Appellants allege that this is a suit against the commonwealth of Pennsylvania and is prohibited by the Eleventh Amendment to the Constitution of the United States.

Under the facts in this case this contention is unsound.

The question remains as to whether or not the learned District Judge, having power to appoint receivers, abused his discretion in doing so.

In his opinion to vacate the appointment of receivers, he said: "It must be remembered that the banking department took charge of the defunct institution on February 14, 1933. Notwithstanding the fact that millions of dollars are concerned, and a large number of certificate holders are involved, nothing has been done by the banking department to provide the means for an active, intelligent, responsible administration of its pools. Just why such a stituation has continued to exist has not been explained. Non-resident petitioners in this case are dissatisfied with such inaction. In the exercise of their constitutional rights, they have appealed to the equity side of this court for relief. They are alarmed over the safety of their holdings. No excuse, no explanation, and no promises of a future policy have been given.
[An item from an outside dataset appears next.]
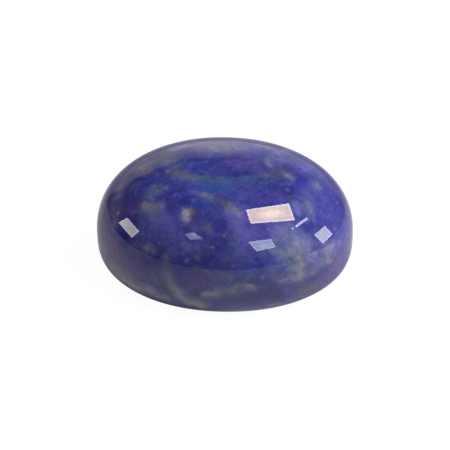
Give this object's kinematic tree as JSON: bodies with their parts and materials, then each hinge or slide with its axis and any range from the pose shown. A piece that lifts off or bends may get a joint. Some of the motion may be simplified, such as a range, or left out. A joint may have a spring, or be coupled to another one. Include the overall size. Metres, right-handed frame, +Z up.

No interested group of fellow participants in the pool have entered an appearance or objected as a matter of record. This court, therefore, feels that it not only has jurisdiction, but that, in view of the status of the case, its duty as a chancellor is that that jurisdiction be recognized and that the prayed for relief be granted."

We cannot say that under all the facts of this case, the District Judge abused his discretion in appointing the receivers, and the decrees are affirmed.